§ INFORMATION PROVIDED
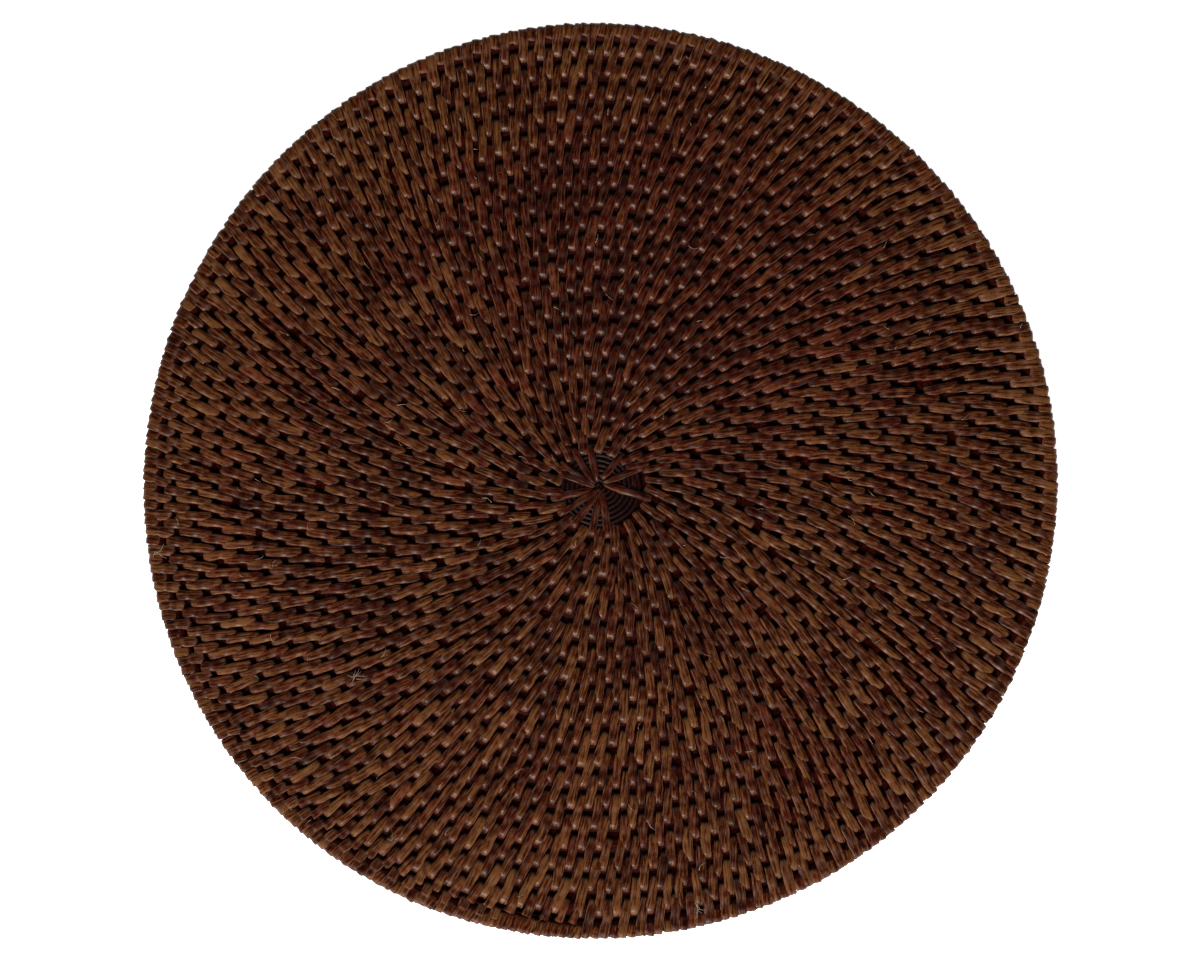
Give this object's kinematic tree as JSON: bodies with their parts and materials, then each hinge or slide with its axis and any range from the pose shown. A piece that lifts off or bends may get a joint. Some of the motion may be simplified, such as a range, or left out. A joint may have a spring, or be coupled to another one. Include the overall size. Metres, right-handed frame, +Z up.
{
  "type": "rattan placemat",
  "caption": "Flat round table mat: a rattan coil wound in a spiral from the eye, its rows showing as ribs on both faces, held at the rim by a closed border coil.",
  "frame": {"origin": "middle of the underside", "axes": "+Z up out of the upper face, the mat lying in XY; the coil starts at the eye, and its tail ends 268 degrees counter-clockwise from +X"},
  "size_m": [0.3556, 0.3564, 0.0065],
  "materials": {
    "rattan": "dark stained split rattan, satin",
    "border_rattan": "dark stained split rattan, satin"
  },
  "bodies": {
    "root": {"coiled_field": "rattan", "border_coil": "border_rattan"}
  },
  "joints": []
}
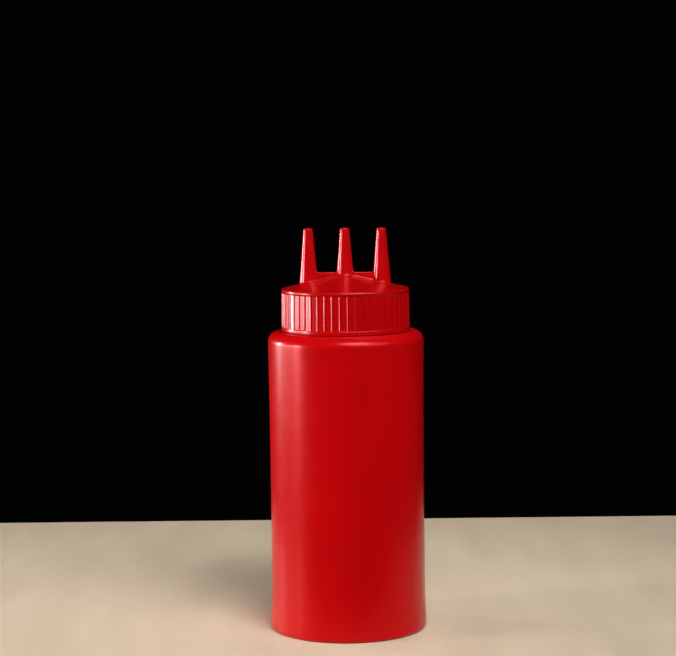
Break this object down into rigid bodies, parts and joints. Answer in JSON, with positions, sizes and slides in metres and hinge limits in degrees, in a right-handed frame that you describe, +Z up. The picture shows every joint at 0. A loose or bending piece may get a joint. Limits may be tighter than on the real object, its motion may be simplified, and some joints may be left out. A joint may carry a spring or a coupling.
{
  "type": "squeeze bottle",
  "caption": "Upright round squeeze bottle in red plastic with a ribbed screw cap and a row of tapered sauce nozzles joined by a thin web.",
  "frame": {"origin": "middle of the base, on the surface that the bottle stands on", "axes": "+Z up along the bottle's axis; the nozzles stand in a row along X"},
  "size_m": [0.0706, 0.0706, 0.1812],
  "materials": {
    "bottle_plastic": "opaque red blow-moulded polyethylene, satin gloss",
    "cap_plastic": "opaque red injection-moulded polyethylene, gloss"
  },
  "bodies": {
    "root": {"bottle": "bottle_plastic", "cap": "cap_plastic"}
  },
  "joints": []
}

§ GIVEN REQUEST
Extract every record. Keep wording exact.

§ WRITTEN ANSWER
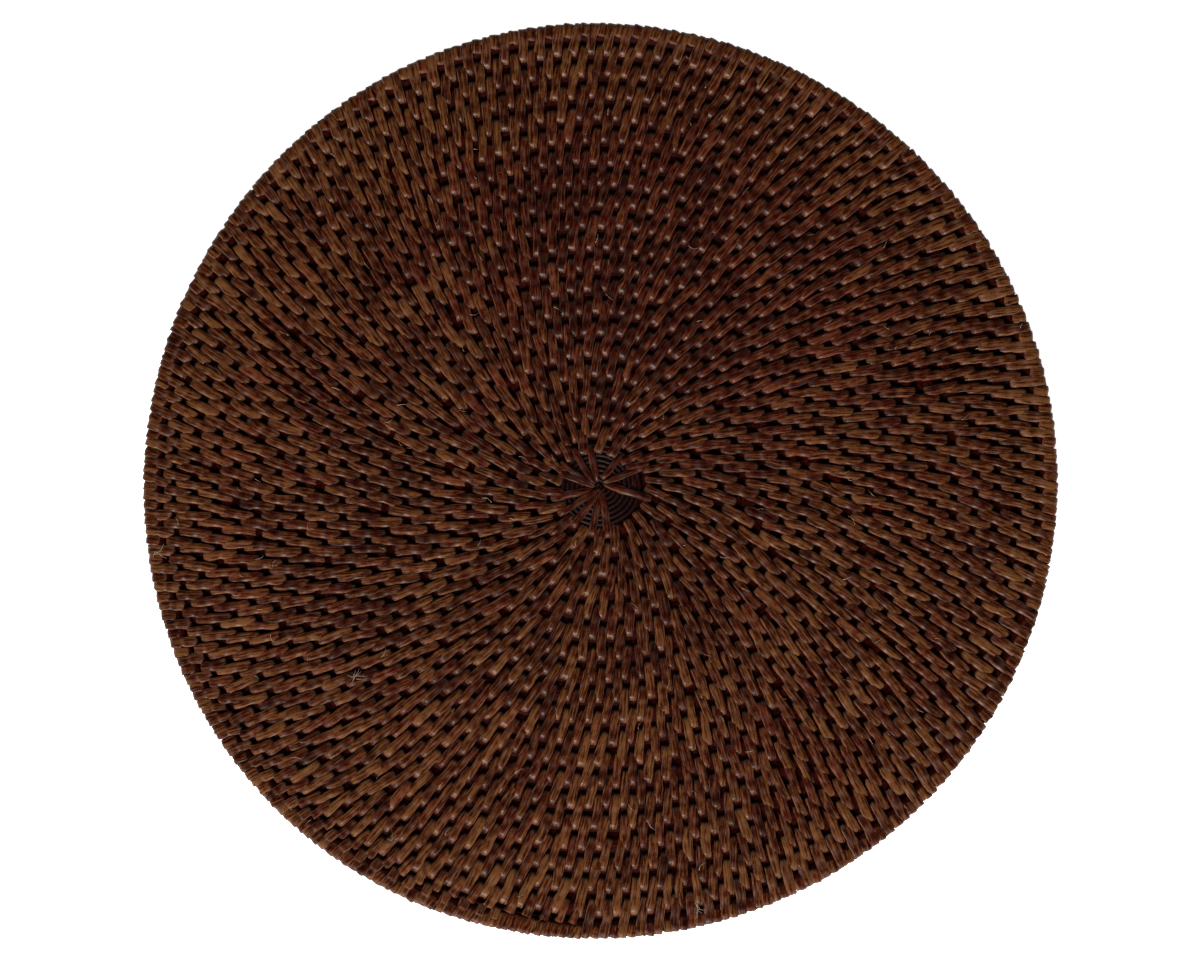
Give this object's kinematic tree as JSON: bodies with their parts and materials, then each hinge or slide with its axis and any range from the pose shown. A piece that lifts off or bends may get a joint. Some of the motion may be simplified, such as a range, or left out. A joint may have a spring, or be coupled to another one. Include the overall size. Metres, right-handed frame, +Z up.
{
  "type": "rattan placemat",
  "caption": "Flat round table mat: a rattan coil wound in a spiral from the eye, its rows showing as ribs on both faces, held at the rim by a closed border coil.",
  "frame": {"origin": "middle of the underside", "axes": "+Z up out of the upper face, the mat lying in XY; the coil starts at the eye, and its tail ends 268 degrees counter-clockwise from +X"},
  "size_m": [0.3556, 0.3564, 0.0065],
  "materials": {
    "rattan": "dark stained split rattan, satin",
    "border_rattan": "dark stained split rattan, satin"
  },
  "bodies": {
    "root": {"coiled_field": "rattan", "border_coil": "border_rattan"}
  },
  "joints": []
}
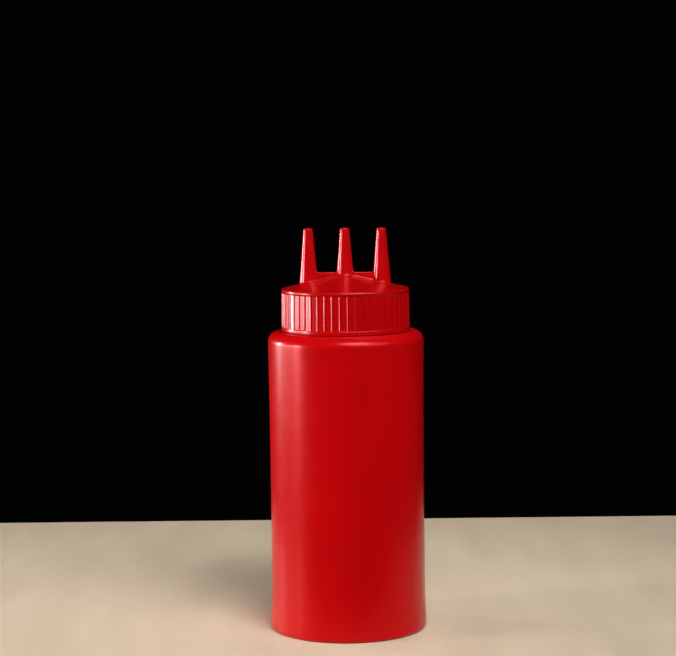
Break this object down into rigid bodies, parts and joints. Answer in JSON, with positions, sizes and slides in metres and hinge limits in degrees, in a right-handed frame that you describe, +Z up. The picture shows every joint at 0. A loose or bending piece may get a joint. Limits may be tighter than on the real object, its motion may be simplified, and some joints may be left out. A joint may carry a spring or a coupling.
{
  "type": "squeeze bottle",
  "caption": "Upright round squeeze bottle in red plastic with a ribbed screw cap and a row of tapered sauce nozzles joined by a thin web.",
  "frame": {"origin": "middle of the base, on the surface that the bottle stands on", "axes": "+Z up along the bottle's axis; the nozzles stand in a row along X"},
  "size_m": [0.0706, 0.0706, 0.1812],
  "materials": {
    "bottle_plastic": "opaque red blow-moulded polyethylene, satin gloss",
    "cap_plastic": "opaque red injection-moulded polyethylene, gloss"
  },
  "bodies": {
    "root": {"bottle": "bottle_plastic", "cap": "cap_plastic"}
  },
  "joints": []
}